Martí como hombre es un logro del talento y la dignidad; como poeta, es una realización aún mayor. No exactamente por la obra escrita – que tiene que ser muy discutida –, sino por la poderosa del ser humano que de ella se deriva. Los poetas lamentan a veces que la obra no escrita por Martí, la obra perdida a la luz de la muerte, pudo haber sido más decisiva. Yo no lo veo así. La obra escrita es poderosa en tanto que aviso y promisión de una realidad más absoluta. De ahí el oscuro, creado por la poesía en su propia búsqueda. El verdadero oscuro, ajeno al hermetismo que precede toda gran iluminación. Hay otro gran logro: el poeta, considerado hasta entonces como un ser débil, desamparado, ajeno al mundo de su torre de marfil, demuestra en Martí que la poesía, precisamente por estar situada en un plano de la aparente realidad, puede influir decisivamente sobre ésta y transformarla. Un poeta, un verdadero poeta es sólo capaz de transformar radicalmente, profundamente.
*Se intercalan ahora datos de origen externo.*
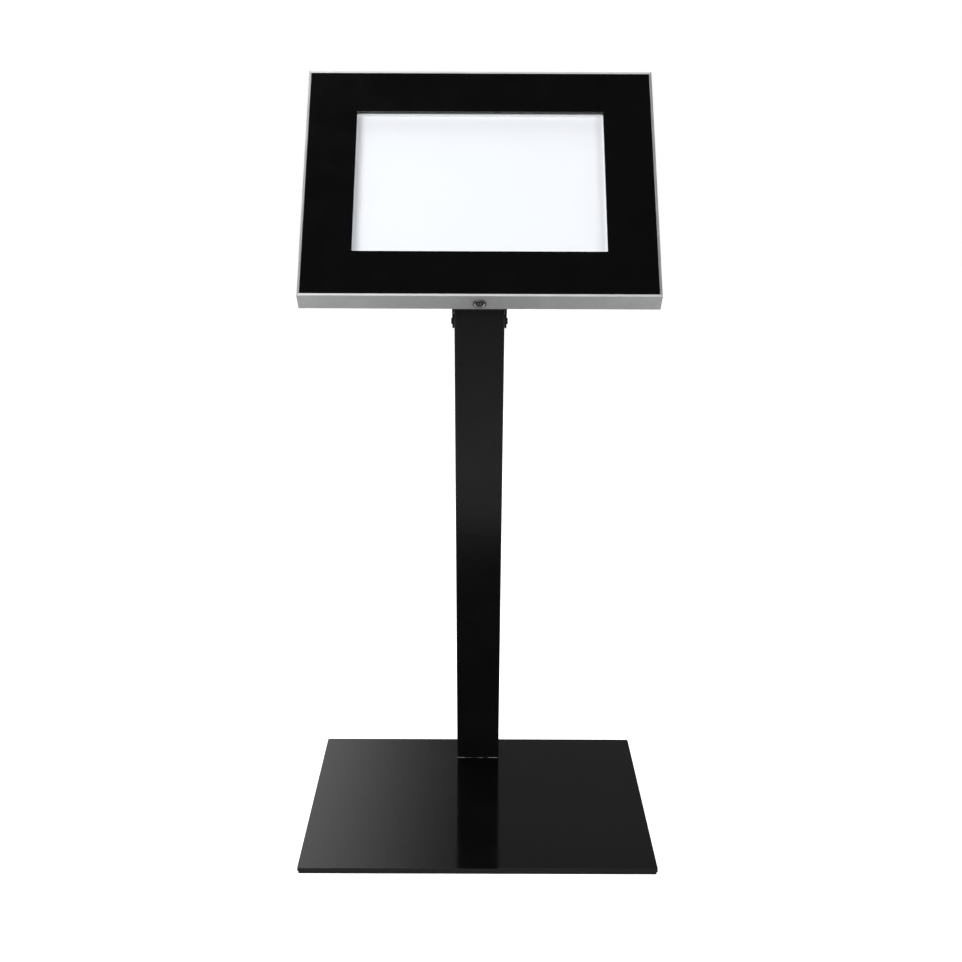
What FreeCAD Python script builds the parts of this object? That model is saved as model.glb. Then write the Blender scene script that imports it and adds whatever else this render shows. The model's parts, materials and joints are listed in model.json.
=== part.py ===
import FreeCAD, Part
import math
import os
from FreeCAD import Placement, Rotation, Vector

# Sign stand: a leaning square-cut column on a flat steel base carries a shallow,
# glazed sign case that tilts on two side bolts and opens upwards behind a cam lock.
# Millimetres.  +X is to the viewer's right, -Y faces the viewer, +Z is up.
# The origin is the centre of the base's underside.

# ---------------------------------------------------------------- base
BASE_WIDTH = 450.0
BASE_DEPTH = 450.0
PLATE_THICK = 5.0
PLATE_CORNER_R = 3.0
PLATE_EDGE_BREAK = 0.6
UNDERLAY_THICK = 3.0
UNDERLAY_INSET = 1.5
BASE_TOP = UNDERLAY_THICK + PLATE_THICK

# ---------------------------------------------------------------- column
COLUMN_LEAN = 25.5            # degrees forward of upright
COLUMN_FOOT_Y = 171.0         # where the column's axis meets the base
COLUMN_WIDTH = 60.0
COLUMN_DEPTH = 40.0
COLUMN_WALL = 2.0
COLUMN_CORNER_R = 2.0
PIVOT_ALONG = 748.0           # foot to tilt pivot, along the column
TOP_ABOVE_PIVOT = 30.0        # tilt pivot to the top of the cap, along the column
CAP_THICK = 3.0
CAP_SKIRT = 12.0
GASKET_THICK = 0.8
PLUG_HEIGHT = 45.0
FOOT_SCREW_X = 15.0
FOOT_SCREW_Y = COLUMN_FOOT_Y - 4.0
FOOT_SCREW_R = 4.0
FOOT_SCREW_LENGTH = 25.0
SET_SCREW_X = 15.0
SET_SCREW_UP = 30.0
SET_SCREW_R = 2.5

# ---------------------------------------------------------------- tilt pivot
PIVOT_SHOULDER_R = 2.5
PIVOT_THREAD_R = 2.0
PIVOT_HEAD_R = 4.0
PIVOT_HEAD_THICK = 1.5
WASHER_THICK = 0.5
WASHER_R = 8.0
EAR_GAP = 0.05                # running gap beside each bracket ear
EAR_THICK = 2.0
EAR_END_R = 9.0
INSERT_R = 3.5
INSERT_LENGTH = 14.0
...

Un simple cambio de apariencia, de exterior, es relativamente fácil.
Es por eso que ahora, a sólo unos días del triunfo de la más limpia de las revoluciones, cuando una transformación de orden interno debe necesariamente comenzar – esa es la verdadera revolución –, debemos escuchar atentamente el mensaje del más grande maestro de América.
Las emisoras del nuevo gobierno, para entrar en proposiciones concretas, deben dedicar horas a la difusión de las obras de Martí; los nuevos periódicos deben tener una sección fija al respecto, los nuevos teatros – esta vez mejor orientados para no chantajear al pueblo con malas obras de vaudevile y peores actrices recién recomendadas – deben montar en escena la obra de Martí.
Hablemos ahora por primera vez. Escuchemos sin complejos la palabra del Apóstol. No con fórmulas exteriores, no con cátedras de literatura mala, no con pensamientos de Martí puestos en vidriera para liquidación, no repitiendo palabras.
No abandonemos, por eso, los artículos martianos. No movamos más las manos nerviosamente. Escuchemos al resucitado que pide la palabra, al poeta, al gran poeta que aparece en su centro, su centro, en su luminoso centro.
Revolución, 2 (46); 13, enero 28, 1959 [Página “Nueva Generación”].